Take the data below and extract the lines from the one with "connector_pins()" to the one with "from mathutils import Matrix, Vector", inclusive, exactly as written.

• • •

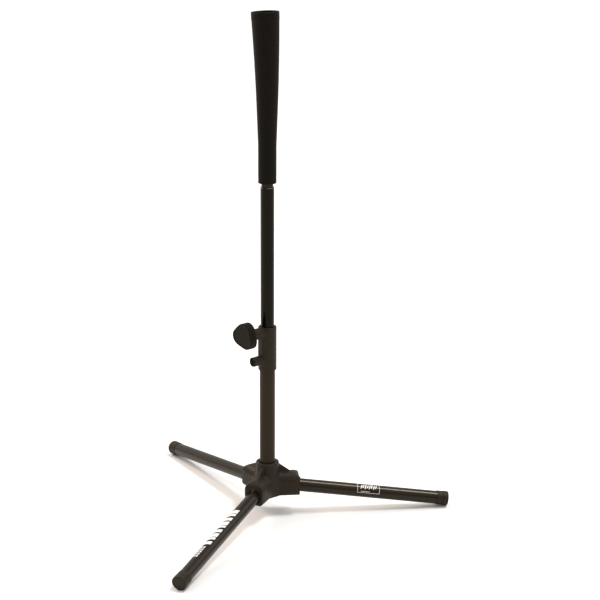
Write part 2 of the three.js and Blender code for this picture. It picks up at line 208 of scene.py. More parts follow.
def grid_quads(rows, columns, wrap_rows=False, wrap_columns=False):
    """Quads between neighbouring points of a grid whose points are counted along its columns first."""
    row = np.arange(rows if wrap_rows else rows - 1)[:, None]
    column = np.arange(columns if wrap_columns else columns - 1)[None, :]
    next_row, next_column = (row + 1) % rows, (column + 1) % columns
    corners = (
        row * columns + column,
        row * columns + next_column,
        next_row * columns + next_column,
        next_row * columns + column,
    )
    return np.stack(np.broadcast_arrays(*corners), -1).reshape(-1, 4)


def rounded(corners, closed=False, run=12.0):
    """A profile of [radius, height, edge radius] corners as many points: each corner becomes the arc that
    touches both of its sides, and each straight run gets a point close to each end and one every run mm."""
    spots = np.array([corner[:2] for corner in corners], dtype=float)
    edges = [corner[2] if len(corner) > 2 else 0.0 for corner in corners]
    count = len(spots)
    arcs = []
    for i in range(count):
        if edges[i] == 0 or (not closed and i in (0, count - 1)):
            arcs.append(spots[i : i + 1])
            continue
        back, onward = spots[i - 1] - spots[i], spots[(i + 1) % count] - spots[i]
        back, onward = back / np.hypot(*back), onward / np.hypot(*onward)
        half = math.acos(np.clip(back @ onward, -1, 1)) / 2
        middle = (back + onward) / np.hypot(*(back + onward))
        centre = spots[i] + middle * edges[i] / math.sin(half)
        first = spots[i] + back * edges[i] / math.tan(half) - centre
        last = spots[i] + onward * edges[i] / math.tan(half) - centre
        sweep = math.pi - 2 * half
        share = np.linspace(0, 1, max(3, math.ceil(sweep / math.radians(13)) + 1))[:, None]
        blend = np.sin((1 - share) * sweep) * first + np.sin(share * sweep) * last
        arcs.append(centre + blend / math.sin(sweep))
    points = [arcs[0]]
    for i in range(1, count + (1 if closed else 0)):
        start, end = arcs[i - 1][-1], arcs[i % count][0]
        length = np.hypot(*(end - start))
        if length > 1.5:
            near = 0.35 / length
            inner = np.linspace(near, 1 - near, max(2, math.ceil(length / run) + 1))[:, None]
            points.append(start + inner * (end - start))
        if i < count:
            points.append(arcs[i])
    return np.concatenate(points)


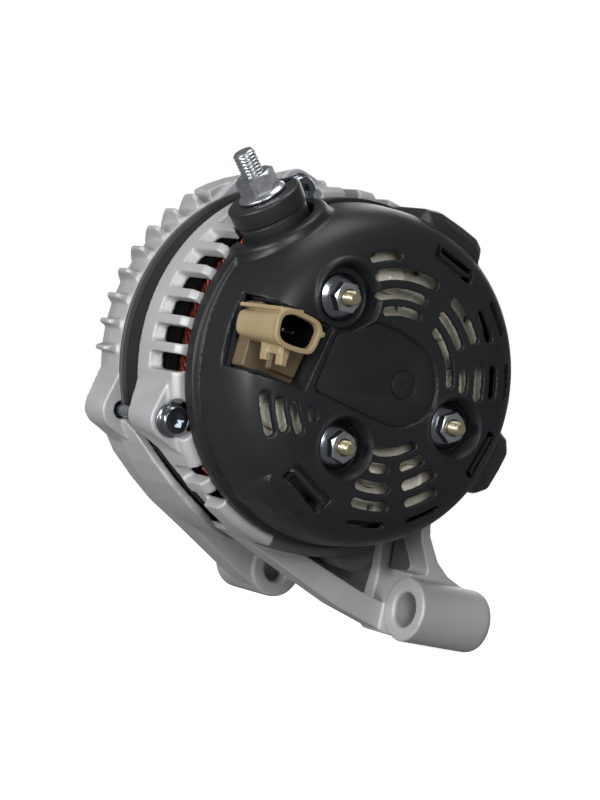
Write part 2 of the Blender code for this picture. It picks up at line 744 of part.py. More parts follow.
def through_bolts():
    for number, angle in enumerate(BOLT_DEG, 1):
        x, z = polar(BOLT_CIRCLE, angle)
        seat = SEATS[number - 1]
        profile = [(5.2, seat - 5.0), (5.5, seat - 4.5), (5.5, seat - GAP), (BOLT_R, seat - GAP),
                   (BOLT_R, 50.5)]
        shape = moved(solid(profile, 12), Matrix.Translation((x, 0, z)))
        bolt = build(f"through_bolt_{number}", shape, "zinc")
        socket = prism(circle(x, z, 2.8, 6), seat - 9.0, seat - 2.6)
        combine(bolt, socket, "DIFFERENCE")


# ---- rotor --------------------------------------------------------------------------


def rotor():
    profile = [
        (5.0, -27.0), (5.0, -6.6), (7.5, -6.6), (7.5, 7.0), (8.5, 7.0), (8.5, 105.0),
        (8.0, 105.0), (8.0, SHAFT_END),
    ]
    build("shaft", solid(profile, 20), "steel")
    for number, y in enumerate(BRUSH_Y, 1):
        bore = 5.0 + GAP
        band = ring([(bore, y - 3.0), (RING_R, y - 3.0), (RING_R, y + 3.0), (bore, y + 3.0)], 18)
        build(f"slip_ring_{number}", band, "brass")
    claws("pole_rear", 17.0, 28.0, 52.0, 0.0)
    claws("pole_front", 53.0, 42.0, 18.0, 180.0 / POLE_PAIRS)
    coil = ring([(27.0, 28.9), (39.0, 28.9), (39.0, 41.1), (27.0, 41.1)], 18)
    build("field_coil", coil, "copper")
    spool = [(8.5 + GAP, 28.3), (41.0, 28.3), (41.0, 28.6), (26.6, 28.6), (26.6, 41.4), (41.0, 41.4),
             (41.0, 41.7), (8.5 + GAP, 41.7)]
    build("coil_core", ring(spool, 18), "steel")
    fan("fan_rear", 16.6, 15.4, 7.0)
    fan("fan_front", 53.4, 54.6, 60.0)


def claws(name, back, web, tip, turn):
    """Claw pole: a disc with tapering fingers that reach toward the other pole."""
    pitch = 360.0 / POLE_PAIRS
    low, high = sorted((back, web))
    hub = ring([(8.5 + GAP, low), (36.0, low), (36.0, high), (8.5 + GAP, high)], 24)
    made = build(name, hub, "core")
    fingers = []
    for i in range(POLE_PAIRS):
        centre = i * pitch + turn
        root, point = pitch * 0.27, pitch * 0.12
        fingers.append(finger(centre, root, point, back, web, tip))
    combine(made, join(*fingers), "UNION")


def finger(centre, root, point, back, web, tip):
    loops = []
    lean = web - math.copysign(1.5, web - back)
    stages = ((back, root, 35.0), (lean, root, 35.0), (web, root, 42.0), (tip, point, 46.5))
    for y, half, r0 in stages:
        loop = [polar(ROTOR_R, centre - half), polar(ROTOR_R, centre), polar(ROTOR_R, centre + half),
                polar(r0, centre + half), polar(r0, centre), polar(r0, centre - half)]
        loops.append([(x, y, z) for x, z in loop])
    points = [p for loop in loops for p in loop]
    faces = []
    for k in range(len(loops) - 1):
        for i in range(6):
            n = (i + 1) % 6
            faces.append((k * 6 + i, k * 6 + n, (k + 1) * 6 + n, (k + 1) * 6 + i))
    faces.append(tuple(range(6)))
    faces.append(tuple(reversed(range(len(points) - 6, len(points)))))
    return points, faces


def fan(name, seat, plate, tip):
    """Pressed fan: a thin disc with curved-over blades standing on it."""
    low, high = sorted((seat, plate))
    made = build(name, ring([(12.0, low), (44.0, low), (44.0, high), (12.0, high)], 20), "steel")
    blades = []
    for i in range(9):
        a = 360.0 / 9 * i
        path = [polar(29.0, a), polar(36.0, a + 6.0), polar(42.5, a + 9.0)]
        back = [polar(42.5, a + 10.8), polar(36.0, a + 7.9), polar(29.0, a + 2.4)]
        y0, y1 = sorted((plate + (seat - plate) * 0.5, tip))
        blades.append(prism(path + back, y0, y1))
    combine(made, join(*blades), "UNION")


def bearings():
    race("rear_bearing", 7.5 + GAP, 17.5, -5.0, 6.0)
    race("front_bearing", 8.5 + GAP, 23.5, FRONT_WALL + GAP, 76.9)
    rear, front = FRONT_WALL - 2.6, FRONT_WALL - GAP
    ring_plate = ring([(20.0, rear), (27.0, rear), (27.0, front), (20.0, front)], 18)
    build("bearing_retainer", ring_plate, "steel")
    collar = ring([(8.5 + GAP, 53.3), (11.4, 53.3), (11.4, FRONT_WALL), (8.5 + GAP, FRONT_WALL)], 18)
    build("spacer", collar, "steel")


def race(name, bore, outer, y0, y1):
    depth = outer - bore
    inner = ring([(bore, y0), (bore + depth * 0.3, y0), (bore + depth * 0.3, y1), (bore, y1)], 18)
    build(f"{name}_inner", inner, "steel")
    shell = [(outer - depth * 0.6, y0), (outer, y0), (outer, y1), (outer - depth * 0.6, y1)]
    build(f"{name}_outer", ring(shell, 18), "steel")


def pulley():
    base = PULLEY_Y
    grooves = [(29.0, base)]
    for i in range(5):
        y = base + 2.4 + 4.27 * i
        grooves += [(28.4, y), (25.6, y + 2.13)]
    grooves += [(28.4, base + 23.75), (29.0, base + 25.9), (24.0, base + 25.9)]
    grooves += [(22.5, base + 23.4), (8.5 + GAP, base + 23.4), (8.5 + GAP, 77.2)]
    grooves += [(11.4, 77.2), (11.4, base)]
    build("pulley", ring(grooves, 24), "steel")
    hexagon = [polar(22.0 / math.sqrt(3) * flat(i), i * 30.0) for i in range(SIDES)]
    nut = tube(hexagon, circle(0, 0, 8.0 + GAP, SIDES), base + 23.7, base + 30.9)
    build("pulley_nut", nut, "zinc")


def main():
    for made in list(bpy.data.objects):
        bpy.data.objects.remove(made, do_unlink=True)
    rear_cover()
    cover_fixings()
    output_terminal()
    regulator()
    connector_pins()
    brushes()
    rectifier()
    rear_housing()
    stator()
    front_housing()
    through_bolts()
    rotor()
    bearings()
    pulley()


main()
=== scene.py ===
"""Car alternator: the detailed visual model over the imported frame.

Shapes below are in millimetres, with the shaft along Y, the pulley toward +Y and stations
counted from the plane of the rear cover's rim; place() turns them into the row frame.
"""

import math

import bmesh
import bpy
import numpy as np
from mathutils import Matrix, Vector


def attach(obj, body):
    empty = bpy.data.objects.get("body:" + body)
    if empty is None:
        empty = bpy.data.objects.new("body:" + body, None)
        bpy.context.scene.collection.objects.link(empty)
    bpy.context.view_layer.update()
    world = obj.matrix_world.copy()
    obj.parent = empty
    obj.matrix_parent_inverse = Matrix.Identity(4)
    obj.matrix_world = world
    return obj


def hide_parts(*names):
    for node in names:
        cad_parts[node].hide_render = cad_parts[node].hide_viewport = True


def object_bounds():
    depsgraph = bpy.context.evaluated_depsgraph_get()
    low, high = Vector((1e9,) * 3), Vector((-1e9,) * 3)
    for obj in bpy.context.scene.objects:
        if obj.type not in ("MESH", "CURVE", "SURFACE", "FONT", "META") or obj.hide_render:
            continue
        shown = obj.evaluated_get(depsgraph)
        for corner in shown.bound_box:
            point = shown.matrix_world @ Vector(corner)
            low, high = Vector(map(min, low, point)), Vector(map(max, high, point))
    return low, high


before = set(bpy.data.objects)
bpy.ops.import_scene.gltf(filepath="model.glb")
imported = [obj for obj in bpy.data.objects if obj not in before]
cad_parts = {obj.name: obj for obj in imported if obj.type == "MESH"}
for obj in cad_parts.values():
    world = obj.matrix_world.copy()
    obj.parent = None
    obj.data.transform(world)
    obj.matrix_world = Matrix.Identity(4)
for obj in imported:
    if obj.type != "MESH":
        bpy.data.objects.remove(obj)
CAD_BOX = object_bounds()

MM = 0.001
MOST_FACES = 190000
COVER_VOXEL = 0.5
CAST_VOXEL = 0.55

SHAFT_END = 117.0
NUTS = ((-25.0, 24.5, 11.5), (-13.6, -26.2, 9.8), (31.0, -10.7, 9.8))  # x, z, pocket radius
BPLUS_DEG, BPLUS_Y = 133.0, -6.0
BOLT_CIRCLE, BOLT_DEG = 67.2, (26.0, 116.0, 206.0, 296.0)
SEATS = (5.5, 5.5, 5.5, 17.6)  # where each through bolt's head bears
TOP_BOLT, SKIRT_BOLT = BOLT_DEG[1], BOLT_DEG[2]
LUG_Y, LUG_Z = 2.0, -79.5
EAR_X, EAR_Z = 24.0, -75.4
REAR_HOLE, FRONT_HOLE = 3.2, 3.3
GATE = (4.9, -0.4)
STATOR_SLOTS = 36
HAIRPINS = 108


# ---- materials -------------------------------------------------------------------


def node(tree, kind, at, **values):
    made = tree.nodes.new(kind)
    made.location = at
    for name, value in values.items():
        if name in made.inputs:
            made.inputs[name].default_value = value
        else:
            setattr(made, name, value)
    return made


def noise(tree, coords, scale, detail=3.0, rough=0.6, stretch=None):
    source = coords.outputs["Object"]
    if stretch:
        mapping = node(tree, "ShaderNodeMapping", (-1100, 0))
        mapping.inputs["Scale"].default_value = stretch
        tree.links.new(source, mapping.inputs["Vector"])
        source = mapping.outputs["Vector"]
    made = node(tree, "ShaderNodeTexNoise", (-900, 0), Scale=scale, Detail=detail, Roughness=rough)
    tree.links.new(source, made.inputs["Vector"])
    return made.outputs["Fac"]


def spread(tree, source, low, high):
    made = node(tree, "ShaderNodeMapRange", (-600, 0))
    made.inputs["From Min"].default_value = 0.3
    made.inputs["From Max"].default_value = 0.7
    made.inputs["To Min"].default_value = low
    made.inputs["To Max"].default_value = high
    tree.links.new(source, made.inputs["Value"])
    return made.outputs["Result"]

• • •

Problem solution:
    connector_pins()
    brushes()
    rectifier()
    rear_housing()
    stator()
    front_housing()
    through_bolts()
    rotor()
    bearings()
    pulley()


main()
=== scene.py ===
"""Car alternator: the detailed visual model over the imported frame.

Shapes below are in millimetres, with the shaft along Y, the pulley toward +Y and stations
counted from the plane of the rear cover's rim; place() turns them into the row frame.
"""

import math

import bmesh
import bpy
import numpy as np
from mathutils import Matrix, Vector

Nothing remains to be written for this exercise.